I'm usually pretty quiet about this stuff, but... 

Today is the anniversary of the day my wife accidentally admitted she had been gaslighting me for just short of 8 years. I was absolutely horrified at the time, yet realising why my struggles with poor mental health over those years were so persistent and needless, along with the compounded feeling of the whole relationship being just a complete waste of time and feelings has been the hardest part. 
I reacted badly to the news and burnt the relationship to the ground out of pure hatred (as I promised I would), losing many friends and leaving behind almost everything associated with that period. 

Most of those friends will never see, hear or understand my side of the story:
Simultaneously ignoring a person's needs while "giving support" to them so they'll follow your agenda and consistently compromise everything about themselves is not supporting them, it's manipulation, *** and the deliberate creation of an unhealthy co-dependant relationship. Repeating the process after they have broken in the hope they are more pliant the next time, is simply disgusting. 

She will never see, hear or understand my side of the story:
Being taught by your elders "never to compromise" and their self-declaration of the Machiavellian family moto "convert or castrate", makes them sociopaths and your relationships flawed.

I hope you will see, hear and understand my side of the story:
Today is a day for celebration, as I am now as I was before it all started, balls included. 

Edited by Psuedom
Typo
Posted
Been there and know exactly how you felt. People like that, knows how to do it and say things behind your back so when ever you break out if it and put your foot don’t you look like exactly how they ***ted that you’re. So Celebrate the new you , the happier you
Posted
I would say, between escaping with my sanity and keeping my friends, the former is the one I would choose any day. You clearly do to. When a revolution happens , there are casualties, and not being able to tell your side of the story is one of those casualties. If you had stopped at the time to consider that and rationalise it, you might still be sans balls today. What is amazing and I hope you congratulate yourself every day on is that after 8 years you still had enough self-preservation instinct left in you to act and save yourself. That’s very difficult to do. The loss of most of your friends I view as a small price to pay to have a chance to start again and rebuild. I hope also that you’ve sought help to go over what happened and make sense of it. And btw, you say you reacted badly to the realisation of her gaslighting. No, you reacted as you were meant to - you had enough of you still left in there to run and give yourself a chance.
Posted
Been there and took me 10 years to escape but it made me recover to be stronger mentally and more aware.
Posted
I knowv how you feel psue. Similar story to my own. I won't let anyone that close ever again.
Posted

Thank you for the general kind words, I will be replying to a few via DM. 

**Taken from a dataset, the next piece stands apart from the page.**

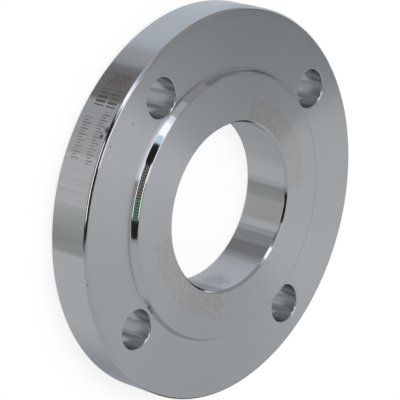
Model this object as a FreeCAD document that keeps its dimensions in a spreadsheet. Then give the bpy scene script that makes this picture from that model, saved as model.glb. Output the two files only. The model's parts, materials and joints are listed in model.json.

I would like to clarify one thing though, posting this (on a few forms of social media) was simply me marking the day and celebrating by writing publicly about it for the first time. Thanks to the support and understanding of a few people on and off this site, I am absolutely solid way ahead of time. In future, I will be celebrating with a meal or drinks in good company, rather than as a keyboard warrior with man-flu. 

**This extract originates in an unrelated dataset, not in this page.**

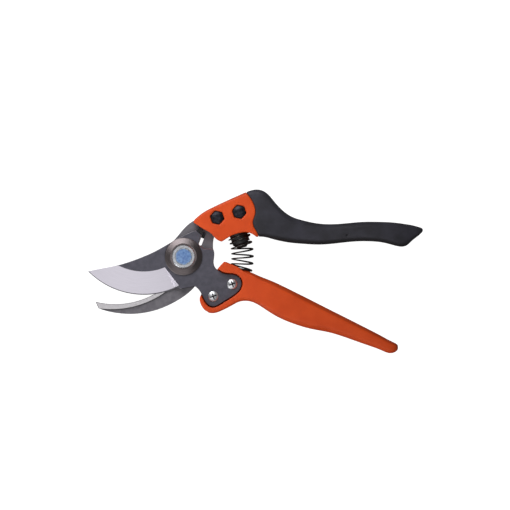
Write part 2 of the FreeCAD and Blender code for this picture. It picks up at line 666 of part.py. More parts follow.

To those still struggling with similar issues, you have my shoulders, ears & support if you ever need them. 

x

Posted
Congratulations & Happy Anniversary… it sounds like that day you found yourself again and I agree that should be celebrated! I’m glad you were able to cut those ties, take your balls back as you put it and match forward knowing your conscience was clear! Good for you Psue 💙
Posted
Just wanted to say what amazing people you are, and how saddened I am to read of your experiences. I wish you well in your hourneys ahead. There truly are some horrific people out there.
  • 3 weeks later...
Posted

A deserved celebration. I experienced this and other forms of *** from my husband for 20+ years and hadn't thought about celebrating the actual freedom day. I am healing well, and after reading this I think it may well be time to start the anniversary celebrations. I hope you're healing and happy. Oh, and, get well soon!